Подписание Вашингтоном в августе 1795 года, однако, не положило конец общественному резонансу. Большинство республиканцев оставались непреклонными противниками. Они критиковали Вашингтона как никогда прежде, обвиняя его в нарушении духа республиканства и поощрении коррупции в английском стиле. Недоброжелатели обвиняли Вашингтона в том, что он «глава британской фракции», растратчик государственных средств, некомпетентный военный, «узурпатор с тёмными амбициями» и даже предатель, который на самом деле «работал, чтобы предотвратить нашу независимость».[515] Некоторые горячие головы призывали к импичменту президента. Джефферсон отверг договор и был уверен, что народная ветвь власти, Палата представителей, которая контролировала выделение средств, необходимых для реализации договора, «выступит против него как конституционно недействительного… и таким образом избавит нас от этого позорного акта, который на самом деле является не чем иным, как договором о союзе между Англией и англоманами этой страны против законодательной власти и народа Соединенных Штатов».[516]

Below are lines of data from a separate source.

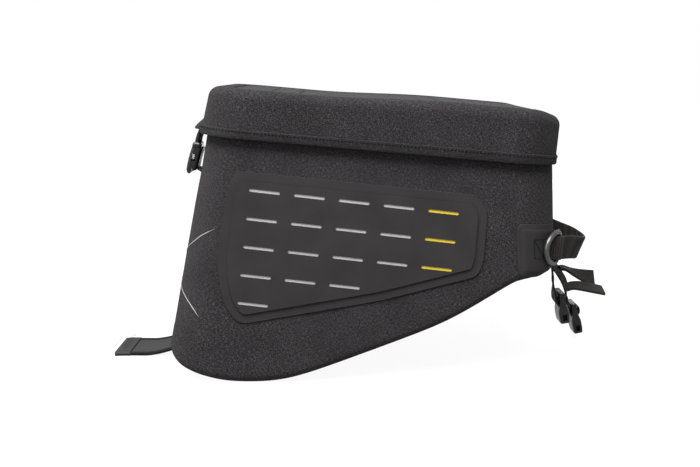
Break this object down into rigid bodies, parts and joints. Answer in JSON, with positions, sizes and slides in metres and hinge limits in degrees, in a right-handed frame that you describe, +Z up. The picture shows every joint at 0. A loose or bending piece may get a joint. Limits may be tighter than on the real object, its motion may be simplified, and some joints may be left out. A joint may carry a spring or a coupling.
{
  "type": "motorcycle tank bag",
  "caption": "Hard-shell fabric tank bag with a saddle-shaped underside, slotted side panels, a hinged buckled lid, a carry handle, and front and rear mounting straps.",
  "frame": {"origin": "centre of the flat tank seat on the underside pad", "axes": "+X to the front (the steering head), +Y to the rider's left, +Z up, with the bag standing as it does on a table"},
  "size_m": [0.4923, 0.2284, 0.2623],
  "materials": {
    "woven_fabric": "dense plain-woven coated nylon over moulded foam, charcoal",
    "woven_trim": "narrow woven binding, charcoal",
    "panel_rubber": "smooth matt rubbery laminate",
    "foam": "closed-cell foam gasket",
    "stiffener": "flat plastic board",
    "webbing": "ribbed polyester webbing",
    "moulded_plastic": "moulded acetal, satin gloss",
    "reflective_silver": "glass-bead reflective film",
    "reflective_yellow": "yellow film"
  },
  "bodies": {
    "body": {"body_shell": "woven_fabric", "mouth_rim": "stiffener", "floor_board": "stiffener", "tank_pad": "panel_rubber", "side_panel_right": "panel_rubber", "side_panel_left": "panel_rubber", "silver_sheet_right": "reflective_silver", "silver_sheet_left": "reflective_silver", "yellow_sheet_right": "reflective_yellow", "yellow_sheet_left": "reflective_yellow", "corner_patch_right": "panel_rubber", "corner_patch_left": "panel_rubber", "handle_anchor_right": "webbing", "handle_anchor_left": "webbing", "front_strap_anchor_right": "webbing", "front_strap_anchor_left": "webbing", "rear_strap_anchor": "webbing", "hinge_strip": "woven_trim", "closure_buckle_socket": "moulded_plastic", "closure_strap_lower": "webbing"},
    "lid": {"lid_shell": "woven_fabric", "lid_board": "stiffener", "lid_top_panel": "panel_rubber", "lid_hem": "woven_trim", "lid_seal": "foam", "lid_pull_tab": "webbing", "closure_strap_upper": "webbing", "closure_buckle_plug": "moulded_plastic"},
    "buckle_arm_right": {"buckle_arm_right": "moulded_plastic"},
    "buckle_arm_left": {"buckle_arm_left": "moulded_plastic"},
    "d_ring_right": {"d_ring_right": "moulded_plastic"},
    "d_ring_left": {"d_ring_left": "moulded_plastic"},
    "handle": {"carry_handle": "webbing"},
    "front_strap_right": {"front_strap_right": "webbing", "front_strap_tail_right": "webbing"},
    "front_strap_left": {"front_strap_left": "webbing", "front_strap_tail_left": "webbing"},
    "front_buckle_right": {"front_buckle_right": "moulded_plastic"},
    "front_buckle_left": {"front_buckle_left": "moulded_plastic"},
    "rear_strap": {"rear_strap": "webbing", "rear_strap_end": "webbing"}
  },
  "joints": [
    {"name": "lid_hinge", "type": "hinge", "parent": "body", "child": "lid", "pos_m": [0.17386, 0, 0.16063], "axis": [0, 1, 0], "range_deg": [0, 110]},
    {"name": "buckle_arm_right_press", "type": "slide", "parent": "lid", "child": "buckle_arm_right", "axis": [0, 1, 0], "range_m": [0, 0.0015], "stiffness_N_per_m": 400},
    {"name": "buckle_arm_left_press", "type": "slide", "parent": "lid", "child": "buckle_arm_left", "axis": [0, -1, 0], "range_m": [0, 0.0015], "stiffness_N_per_m": 400},
    {"name": "d_ring_right_swing", "type": "hinge", "parent": "body", "child": "d_ring_right", "pos_m": [0.17252, -0.0905, 0.08446], "axis": [0.0872, 0, 0.9962], "range_deg": [0, 100]},
    {"name": "d_ring_left_swing", "type": "hinge", "parent": "body", "child": "d_ring_left", "pos_m": [0.17252, 0.0905, 0.08446], "axis": [-0.0872, 0, -0.9962], "range_deg": [0, 100]},
    {"name": "handle_swing", "type": "hinge", "parent": "body", "child": "handle", "pos_m": [0.17252, 0, 0.08446], "axis": [0, -1, 0], "range_deg": [-15, 15]},
    {"name": "front_strap_right_swing", "type": "hinge", "parent": "body", "child": "front_strap_right", "pos_m": [0.17866, -0.045, 0.06515], "axis": [0, -1, 0], "range_deg": [-12, 20]},
    {"name": "front_buckle_right_swing", "type": "hinge", "parent": "front_strap_right", "child": "front_buckle_right", "pos_m": [0.18674, -0.045, 0.03704], "axis": [0, -1, 0], "range_deg": [-20, 20]},
    {"name": "front_strap_left_swing", "type": "hinge", "parent": "body", "child": "front_strap_left", "pos_m": [0.17866, 0.045, 0.06515], "axis": [0, -1, 0], "range_deg": [-30, 15]},
    {"name": "front_buckle_left_swing", "type": "hinge", "parent": "front_strap_left", "child": "front_buckle_left", "pos_m": [0.21953, 0.045, 0.00455], "axis": [0, -1, 0], "range_deg": [-20, 20]},
    {"name": "rear_strap_swing", "type": "hinge", "parent": "body", "child": "rear_strap", "pos_m": [-0.18842, 0, -0.0253], "axis": [0, 1, 0], "range_deg": [-60, 30]}
  ]
}
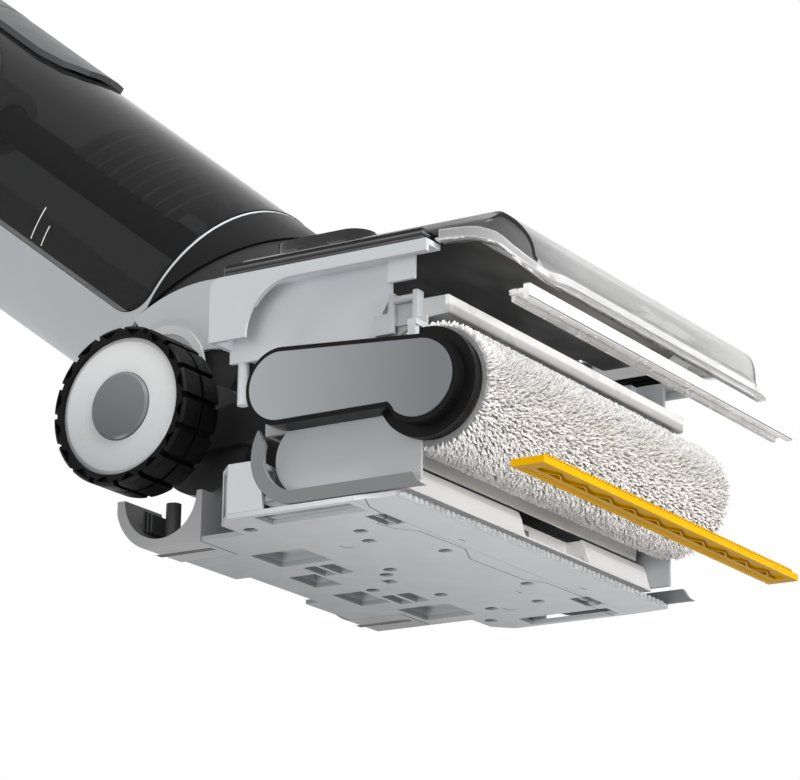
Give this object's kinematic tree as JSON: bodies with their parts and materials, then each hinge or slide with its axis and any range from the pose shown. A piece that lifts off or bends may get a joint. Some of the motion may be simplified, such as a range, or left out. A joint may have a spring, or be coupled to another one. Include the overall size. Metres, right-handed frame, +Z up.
{
  "type": "wet dry floor scrubber",
  "caption": "Upright wet and dry floor washer opened for cleaning: powered roller head with lifted clear cover, lowered base, tanks on a reclined body, and a long handle.",
  "frame": {"origin": "On the underside of the base plate, midway across, on the zero line of the head", "axes": "+Z up, -Y to the front of the machine (roller side), +X to its left seen from behind the handle; the body leans to +Y"},
  "size_m": [0.258, 1.1249, 0.7138],
  "materials": {
    "light_grey": "fine satin grain",
    "mid_grey": "fine satin grain",
    "dark_grey": "satin",
    "black_plastic": "matte",
    "white_plastic": "semi-gloss",
    "body_grey": "soft satin",
    "smoke_clear": "glossy smoked clear plastic",
    "clear_plastic": "glossy clear plastic",
    "lid_clear": "glossy clear plastic",
    "pile": "short dense pile, speckled",
    "rubber_black": "ribbed",
    "disc_grey": "satin",
    "cap_grey": "satin",
    "steel": "ground",
    "motor_alu": "cast",
    "yellow": "semi-gloss",
    "clear_rubber": "translucent soft",
    "glass_black": "gloss",
    "button_grey": "satin",
    "screw_steel": "dark zinc"
  },
  "bodies": {
    "chassis": {"chassis": "dark_grey", "chamber_lip": "white_plastic", "drive_arm": "black_plastic", "drive_arm_cover": "mid_grey", "far_side_cover": "light_grey", "front_bracket_near": "light_grey", "front_bracket_far": "light_grey", "roller_motor": "motor_alu", "axle_rod": "steel", "axle_carrier": "dark_grey"},
    "roller": {"roller_core": "white_plastic", "roller_pile": "pile", "roller_end_ring": "black_plastic"},
    "wheel_near": {"near_wheel_disc": "disc_grey", "near_wheel_cap": "cap_grey", "near_wheel_tyre": "rubber_black"},
    "wheel_far": {"far_wheel_disc": "disc_grey", "far_wheel_cap": "cap_grey", "far_wheel_tyre": "rubber_black"},
    "neck": {"pivot_barrel": "dark_grey", "neck_cover": "light_grey", "neck_arms": "dark_grey", "neck_block": "dark_grey", "hose_collar": "mid_grey"},
    "upper_body": {"main_housing": "body_grey", "suction_motor": "motor_alu", "battery_pack": "black_plastic", "display_window": "glass_black", "handle_tube": "body_grey", "grip": "dark_grey"},
    "fan": {"fan_wheel": "black_plastic"},
    "power_key": {"power_button": "button_grey"},
    "mode_key": {"mode_button": "button_grey"},
    "waste_tank": {"dirty_tank": "smoke_clear", "tank_stand_pipe": "dark_grey", "tank_lid": "lid_clear", "tank_comb": "dark_grey", "tank_handle": "body_grey"},
    "float": {"tank_float": "white_plastic"},
    "latch": {"tank_latch": "button_grey"},
    "water_tank": {"clean_tank": "clear_plastic"},
    "top_cover": {"upper_frame": "light_grey", "clear_cover": "clear_plastic", "cover_rail": "dark_grey"},
    "release_near": {"release_button_near": "light_grey"},
    "release_far": {"release_button_far": "light_grey"},
    "scraper": {"clear_scraper": "clear_plastic"},
    "base": {"base_tray": "light_grey", "base_plate": "light_grey", "front_plate": "light_grey", "cradle_near": "dark_grey", "cradle_far": "dark_grey", "side_trim_near": "mid_grey", "side_trim_far": "mid_grey", "suction_scoop": "white_plastic", "toothed_strip": "clear_rubber", "base_screws": "screw_steel"},
    "glide_near": {"support_roller_near": "mid_grey"},
    "glide_far": {"support_roller_far": "mid_grey"},
    "comb": {"hair_comb": "yellow"}
  },
  "joints": [
    {"name": "roller_spin", "type": "hinge", "parent": "chassis", "child": "roller", "pos_m": [0, -0.0569, 0.0504], "axis": [1, 0, 0], "continuous": true},
    {"name": "wheel_near_spin", "type": "hinge", "parent": "chassis", "child": "wheel_near", "pos_m": [-0.115, 0.1036, 0.0611], "axis": [1, 0, 0], "continuous": true},
    {"name": "wheel_far_spin", "type": "hinge", "parent": "chassis", "child": "wheel_far", "pos_m": [0.115, 0.1036, 0.0611], "axis": [1, 0, 0], "continuous": true},
    {"name": "neck_tilt", "type": "hinge", "parent": "chassis", "child": "neck", "pos_m": [0, 0.1036, 0.0611], "axis": [1, 0, 0], "range_deg": [-34, 32]},
    {"name": "body_swivel", "type": "hinge", "parent": "neck", "child": "upper_body", "pos_m": [0, 0.13128, 0.13949], "axis": [0, 0.5061, 0.8625], "range_deg": [-40, 40]},
    {"name": "fan_spin", "type": "hinge", "parent": "upper_body", "child": "fan", "pos_m": [0, 0.36592, 0.34337], "axis": [0, 0.7955, 0.606], "continuous": true},
    {"name": "power_press", "type": "slide", "parent": "upper_body", "child": "power_key", "axis": [0, -0.0819, -0.9966], "range_m": [0, 0.0012], "stiffness_N_per_m": 300},
    {"name": "mode_press", "type": "slide", "parent": "upper_body", "child": "mode_key", "axis": [0, -0.0819, -0.9966], "range_m": [0, 0.0012], "stiffness_N_per_m": 300},
    {"name": "waste_tank_lift_off", "type": "slide", "parent": "upper_body", "child": "waste_tank", "axis": [0, -0.606, 0.7955], "range_m": [0, 0.15]},
    {"name": "float_rise", "type": "slide", "parent": "waste_tank", "child": "float", "axis": [0, 0.7955, 0.606], "range_m": [0, 0.033]},
    {"name": "latch_press", "type": "slide", "parent": "waste_tank", "child": "latch", "axis": [0, 0.606, -0.7955], "range_m": [0, 0.002], "stiffness_N_per_m": 300},
    {"name": "water_tank_lift_off", "type": "slide", "parent": "upper_body", "child": "water_tank", "axis": [0, 0.606, -0.7955], "range_m": [0, 0.12]},
    {"name": "top_cover_close", "type": "slide", "parent": "chassis", "child": "top_cover", "axis": [0, 0, -1], "range_m": [0, 0.024]},
    {"name": "release_near_press", "type": "slide", "parent": "top_cover", "child": "release_near", "axis": [0, 0, -1], "range_m": [0, 0.003], "stiffness_N_per_m": 500},
    {"name": "release_far_press", "type": "slide", "parent": "top_cover", "child": "release_far", "axis": [0, 0, -1], "range_m": [0, 0.003], "stiffness_N_per_m": 500},
    {"name": "scraper_seat", "type": "slide", "parent": "top_cover", "child": "scraper", "axis": [0, 0, 1], "range_m": [0, 0.0055]},
    {"name": "base_close", "type": "slide", "parent": "chassis", "child": "base", "axis": [0, 0.4338, 0.901], "range_m": [0, 0.02997]},
    {"name": "glide_near_spin", "type": "hinge", "parent": "base", "child": "glide_near", "pos_m": [-0.092, -0.0188, 0.0047], "axis": [1, 0, 0], "continuous": true},
    {"name": "glide_far_spin", "type": "hinge", "parent": "base", "child": "glide_far", "pos_m": [0.092, -0.0188, 0.0047], "axis": [1, 0, 0], "continuous": true},
    {"name": "comb_seat", "type": "slide", "parent": "base", "child": "comb", "axis": [0, 0.9992, -0.04], "range_m": [0, 0.07506]}
  ]
}
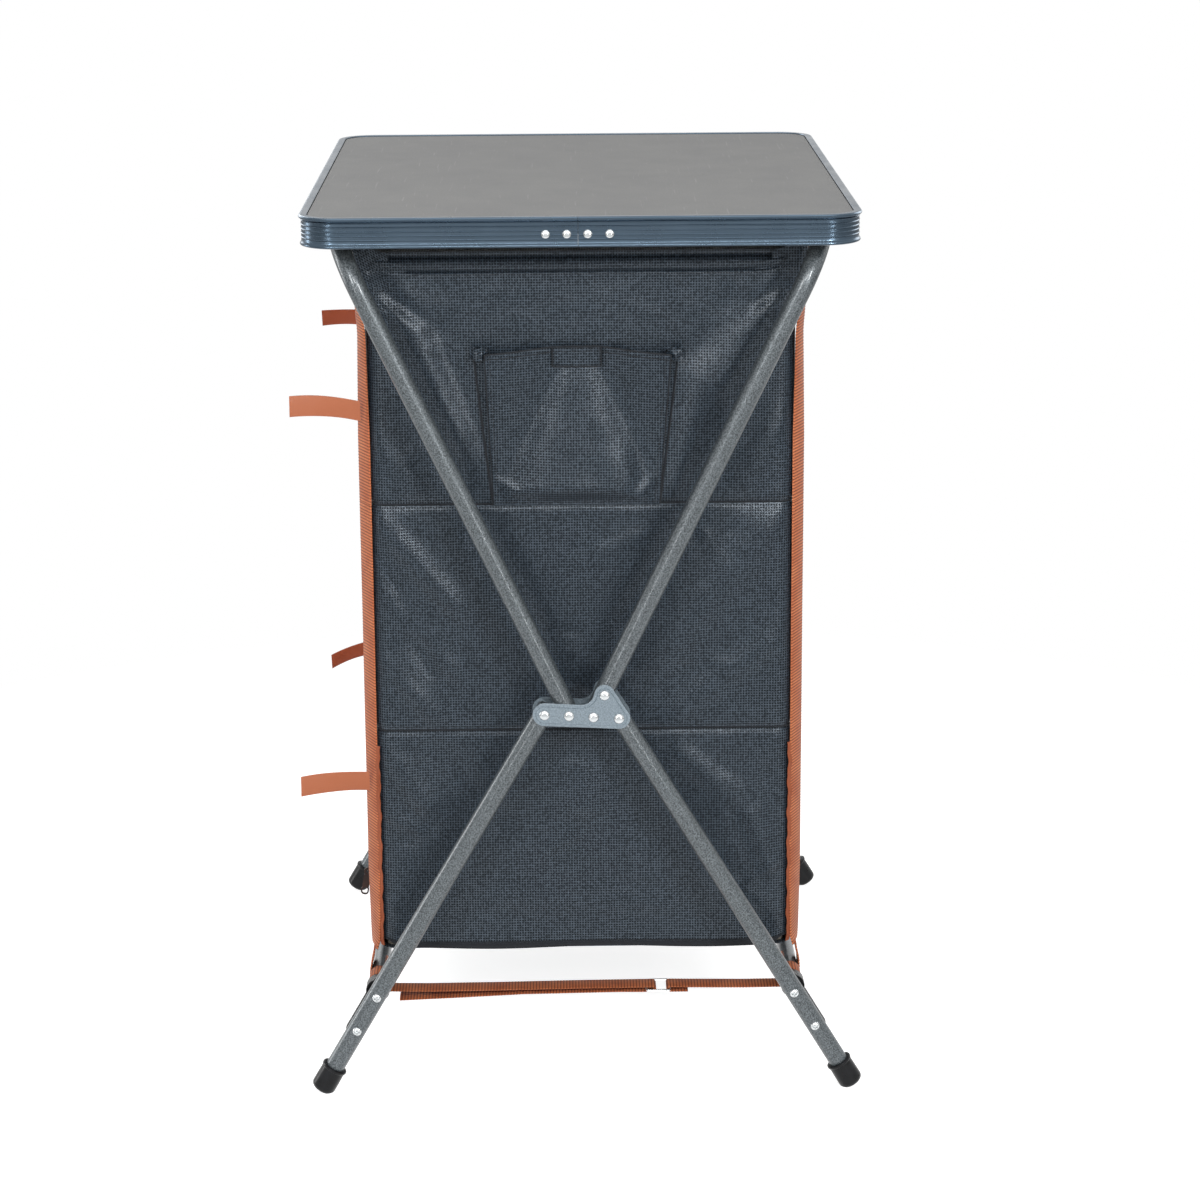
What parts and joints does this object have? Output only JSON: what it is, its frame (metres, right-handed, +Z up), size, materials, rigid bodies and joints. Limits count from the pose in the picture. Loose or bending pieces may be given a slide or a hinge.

Когда в марте 1796 года Палата представителей потребовала от президента прислать ей все документы, связанные с переговорами по договору, Вашингтон отказался, заявив, что договоры, должным образом ратифицированные Сенатом и подписанные президентом, являются высшим законом страны. Признание какой-либо роли Палаты представителей не только «означало бы создание опасного прецедента», но и было бы неконституционным. По его словам, Конституционный конвент, на котором он председательствовал, «однозначно отверг» роль Палаты в заключении договоров.[517] Тем не менее Мэдисон и республиканцы в Конгрессе отказались отступить и добивались уничтожения договора раз и навсегда. В то время как обе партии проводили собрания и наказывали своих членов, партийность достигла своего апогея.